The Bible records some notable left-handers, and in Judges 20:16 we read: “Among all these were 700 chosen men who were left-handed; every one could sling a stone at a hair and not miss” (ESV). “In this army there were seven hundred left-handed experts who could sling a rock at a target the size of a hair and hit it every time (CEV).

By the way, slinging a pebble can be effective up to 200 yards (183 metres), so they were not really snipers as we would think of them today but with the same task. No doubt they kept company together, if only to eat at the same table and not bump elbows! So I would say that the Left-Handers Club was a tad slow in announcing an International Left-Handers Day in 1992!

Judges 3:15 mentions Ehud, a left-handed man (sermon title: “How Lefty Killed Hefty!”; read 3:15-30). And I Chronicles 12:2 tells of ambidextrous men who were both archers and slingers, also of the tribe of Benjamin.

The interesting truth in the Judges 20:16 reference is that the word “left-handed” there means “lame, or bound, in his right hand” (E.W. Bullinger). So these soldiers from the tribe of Benjamin were not merely natural lefties, but were disabled or handicapped in some way in their right hands. Yet they conquered their disability by training and became exceptional lefties whom we are still talking about milleniums later!

We have all at some time or another felt handicapped in what we can do. Perhaps it was a lack of money or an opportunity to go to college or university, or we were too young for promotion or had the wrong color of skin. But we can see now by this example that it is what we do when we are vulnerable that counts! “God chose what is foolish in the world to shame the wise; God chose what is weak in the world to shame the strong; (28) God chose what is low and despised in the world, even things that are not, to bring to nothing things that are” (I Corinthians 1:27-28).

“Uncle Bud” Robinson, a holiness evangelist, was a bad stutterer and couldn’t read or write when he was converted at age 20 and called to preach. But he wrote over 10 books and hundreds of weekly columns in Christian magazines, and preached an average of 500 sermons a year in 72 denominations over a period of 61 years.

He prayed this prayer every day, “Oh Lord, …help me to sign the contract to fight the devil as long as I’ve got a fist, and bite him as long as I have a tooth, then gum him till I die. All this I ask for Christ’s sake.
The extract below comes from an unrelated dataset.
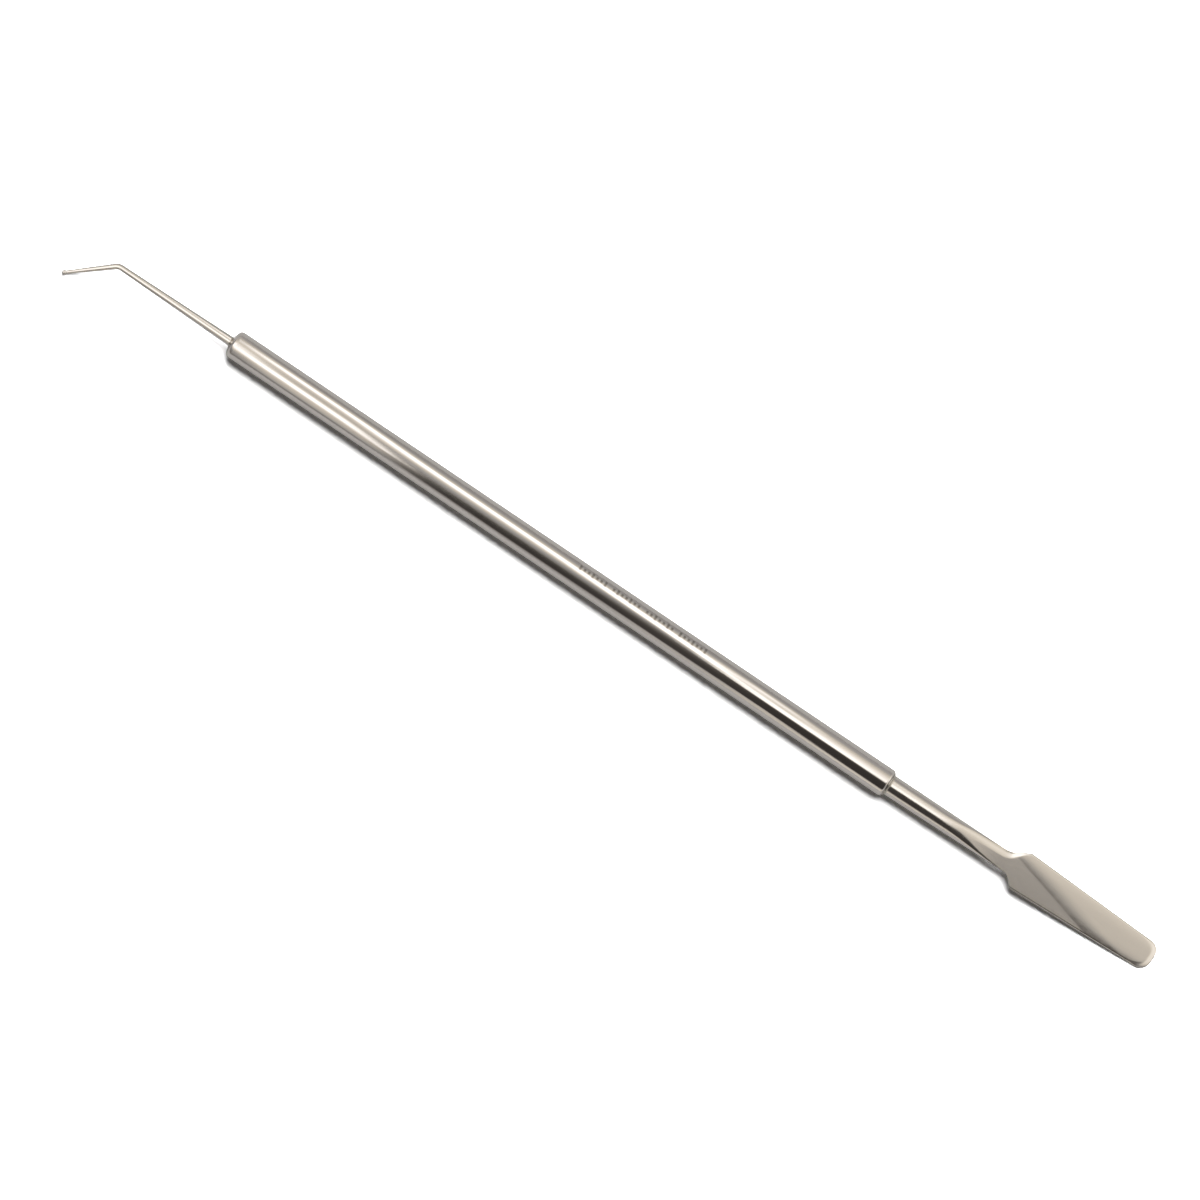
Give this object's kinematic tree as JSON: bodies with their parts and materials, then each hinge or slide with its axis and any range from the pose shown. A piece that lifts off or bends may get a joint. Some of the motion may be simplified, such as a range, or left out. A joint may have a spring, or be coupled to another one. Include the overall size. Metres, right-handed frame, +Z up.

Amen.”

So how do we handle handicaps or disabilities? First, realize that we all have greater resources and adaptability than we ordinarily use. That’s just the way we are wired. These 700 men were trained to get more out of their left hand than they probably did previously from their right hand. An ordinary soldier is trained to fire his gun at the torso of the enemy; a sniper is trained to make a hole between the eyebrows. So take a leap of faith and do something you previously thought you couldn’t. And do it again and again.

Even more than the greater natural resources, remember we have Christ within us and we are in Him. When we have faith in what God says about us, “this is the victory that has overcome the world — our faith” (I John 5:4).
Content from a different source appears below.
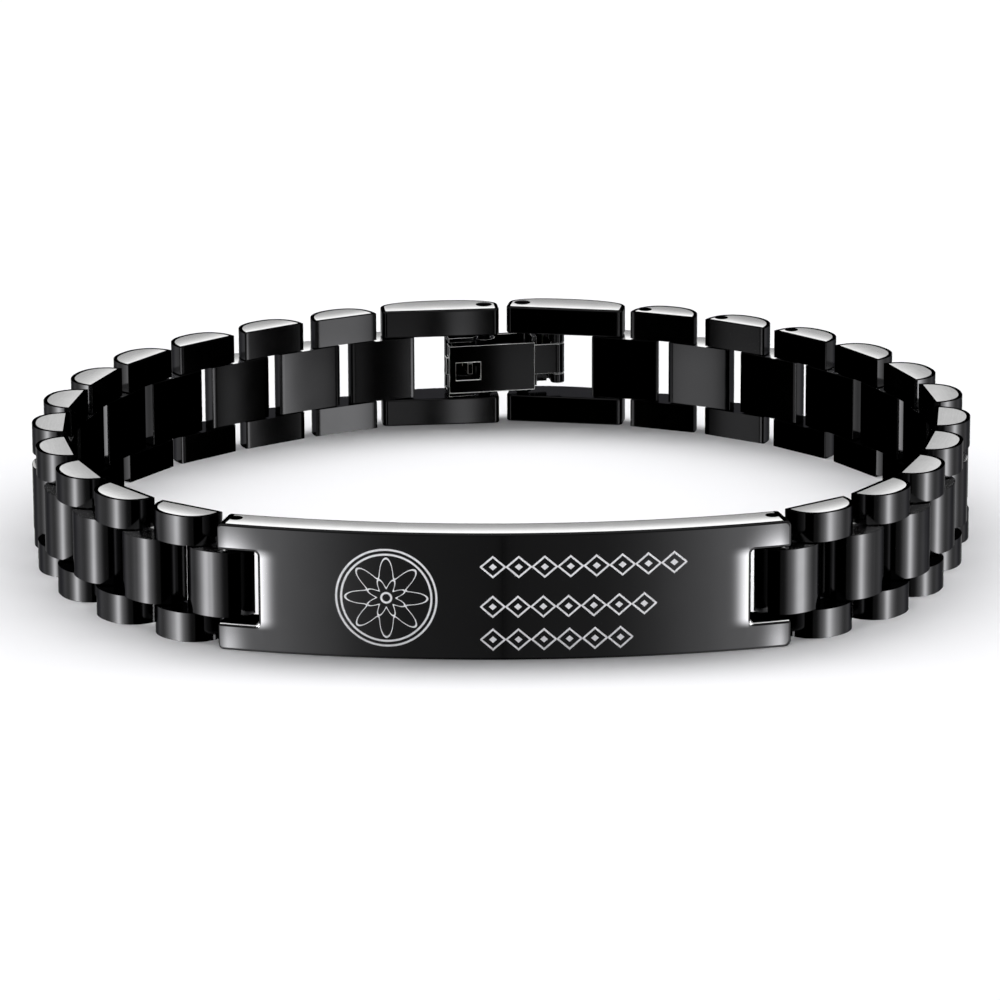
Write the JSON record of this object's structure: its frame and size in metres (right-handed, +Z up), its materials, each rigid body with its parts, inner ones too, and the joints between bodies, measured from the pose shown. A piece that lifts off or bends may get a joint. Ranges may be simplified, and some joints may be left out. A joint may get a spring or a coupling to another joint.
{
  "type": "link band bracelet",
  "caption": "Black polished link band bracelet, closed into a loop: half-round outer and centre links on pins, a curved name plate with notched ends and a small fold-over clasp.",
  "frame": {"origin": "middle of the bounding box's bottom face, where the standing loop rests on its lower edge", "axes": "+X along the name plate, +Y from the plate to the clasp across the loop, +Z up, across the width of the band"},
  "size_m": [0.0748, 0.0676, 0.01],
  "materials": {
    "black_steel": "black-plated steel, mirror polished on the domes and the plate, finely brushed and lighter on the edges",
    "pin_steel": "plain dark steel"
  },
  "bodies": {
    "band": {"id_plate": "black_steel", "left_outer_01": "black_steel", "left_outer_02": "black_steel", "left_outer_03": "black_steel", "left_outer_04": "black_steel", "left_outer_05": "black_steel", "left_outer_06": "black_steel", "left_outer_07": "black_steel", "left_outer_08": "black_steel", "left_outer_09": "black_steel", "left_outer_10": "black_steel", "left_outer_11": "black_steel", "right_outer_01": "black_steel", "right_outer_02": "black_steel", "right_outer_03": "black_steel", "right_outer_04": "black_steel", "right_outer_05": "black_steel", "right_outer_06": "black_steel", "right_outer_07": "black_steel", "right_outer_08": "black_steel", "right_outer_09": "black_steel", "right_outer_10": "black_steel", "right_outer_11": "black_steel", "left_centre_01": "black_steel", "left_centre_02": "black_steel", "left_centre_03": "black_steel", "left_centre_04": "black_steel", "left_centre_05": "black_steel", "left_centre_06": "black_steel", "left_centre_07": "black_steel", "left_centre_08": "black_steel", "left_centre_09": "black_steel", "left_centre_10": "black_steel", "left_centre_11": "black_steel", "left_centre_12": "black_steel", "right_centre_01": "black_steel", "right_centre_02": "black_steel", "right_centre_03": "black_steel", "right_centre_04": "black_steel", "right_centre_05": "black_steel", "right_centre_06": "black_steel", "right_centre_07": "black_steel", "right_centre_08": "black_steel", "right_centre_09": "black_steel", "right_centre_10": "black_steel", "right_centre_11": "black_steel", "right_centre_12": "black_steel", "left_clasp_link": "black_steel", "right_clasp_link": "black_steel", "clasp_base": "black_steel", "left_plate_pin": "pin_steel", "right_plate_pin": "pin_steel", "adjusting_pin_1": "pin_steel", "adjusting_pin_2": "pin_steel", "adjusting_pin_3": "pin_steel", "left_clasp_pin": "pin_steel", "right_clasp_pin": "pin_steel", "clasp_hinge_pin": "pin_steel"},
    "clasp_cover": {"clasp_cover": "black_steel"}
  },
  "joints": [
    {"name": "cover_hinge", "type": "hinge", "parent": "band", "child": "clasp_cover", "pos_m": [0.00479, 0.03214, 0.0053], "axis": [0, 0, 1], "range_deg": [0, 100]}
  ]
}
Jesus at the pool of Bethesda“Now there is in Jerusalem by the Sheep Gate a pool, in Aramaic called Bethesda… One man was there who had been an invalid for thirty-eight years. When Jesus saw him lying there and knew that he had already been there a long time, he said to him, ‘Do you want to be healed?’ The sick man answered him, ‘Sir, I have no one to put me into the pool when the water is stirred up, and while I am going another steps down before me.’ Jesus said to him, ‘Get up, take up your bed, and walk.’ And at once the man was healed, and he took up his bed and walked” (John 5:2,5-9).
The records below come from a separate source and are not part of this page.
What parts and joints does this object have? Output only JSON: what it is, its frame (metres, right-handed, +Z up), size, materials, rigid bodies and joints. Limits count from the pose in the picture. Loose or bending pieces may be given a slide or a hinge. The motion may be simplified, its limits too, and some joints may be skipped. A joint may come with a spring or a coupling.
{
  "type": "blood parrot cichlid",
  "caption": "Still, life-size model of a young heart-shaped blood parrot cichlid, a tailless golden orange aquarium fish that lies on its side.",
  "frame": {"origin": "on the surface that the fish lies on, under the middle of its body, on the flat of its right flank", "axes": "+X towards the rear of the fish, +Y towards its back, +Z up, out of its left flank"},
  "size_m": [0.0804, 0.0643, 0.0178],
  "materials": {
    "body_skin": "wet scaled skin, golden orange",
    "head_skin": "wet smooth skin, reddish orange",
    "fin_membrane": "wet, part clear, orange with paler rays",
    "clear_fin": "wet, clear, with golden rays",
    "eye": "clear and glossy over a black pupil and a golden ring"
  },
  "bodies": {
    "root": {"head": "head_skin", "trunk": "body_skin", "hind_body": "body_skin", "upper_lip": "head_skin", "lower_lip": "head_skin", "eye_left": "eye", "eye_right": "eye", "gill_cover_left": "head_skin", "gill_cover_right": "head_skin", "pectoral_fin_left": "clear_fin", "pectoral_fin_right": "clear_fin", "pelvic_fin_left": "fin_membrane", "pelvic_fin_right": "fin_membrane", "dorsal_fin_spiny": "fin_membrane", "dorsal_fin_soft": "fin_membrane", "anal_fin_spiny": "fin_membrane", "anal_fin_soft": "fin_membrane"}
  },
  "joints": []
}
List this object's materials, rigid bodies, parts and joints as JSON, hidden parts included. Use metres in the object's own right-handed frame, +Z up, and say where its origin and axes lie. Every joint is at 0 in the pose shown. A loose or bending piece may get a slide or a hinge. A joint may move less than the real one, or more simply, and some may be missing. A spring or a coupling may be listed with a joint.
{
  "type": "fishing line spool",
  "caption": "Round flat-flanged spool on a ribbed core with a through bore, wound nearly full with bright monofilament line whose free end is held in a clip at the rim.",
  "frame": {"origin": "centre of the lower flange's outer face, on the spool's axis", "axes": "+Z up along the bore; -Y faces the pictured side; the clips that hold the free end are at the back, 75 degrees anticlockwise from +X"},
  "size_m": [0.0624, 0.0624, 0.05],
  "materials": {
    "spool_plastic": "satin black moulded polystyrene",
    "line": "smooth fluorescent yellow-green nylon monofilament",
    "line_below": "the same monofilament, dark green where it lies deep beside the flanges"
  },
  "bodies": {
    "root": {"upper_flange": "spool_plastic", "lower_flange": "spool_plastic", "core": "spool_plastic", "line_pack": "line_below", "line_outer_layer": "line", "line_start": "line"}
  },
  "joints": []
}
The man could not get up, but that’s what Jesus told him to do. The man didn’t say, “Don’t be stupid! I haven’t gotten up for 38 years!” Instead, he got up, picked up his bed and walked away. Faith is often doing what you can’t do!

Second, release your handicap to your loving Father. “Behold, I am the Lord, the God of all flesh. Is anything too hard for me?” (Jeremiah 32:27). Get quiet and be ready to receive His guidance. He wants only the best for you, and if necessary He will guide you to give your five loaves and two fishes to feed multitudes or something equally unusual! “In my opinion whatever we may have to go through now is less than nothing compared with the magnificent future God has planned for us” (Romans 8:18 Phillips).

So thank God for the natural lefties among us and encourage the lefties who are “lame of the right hand” to look to God for the glorious future He has planned for them.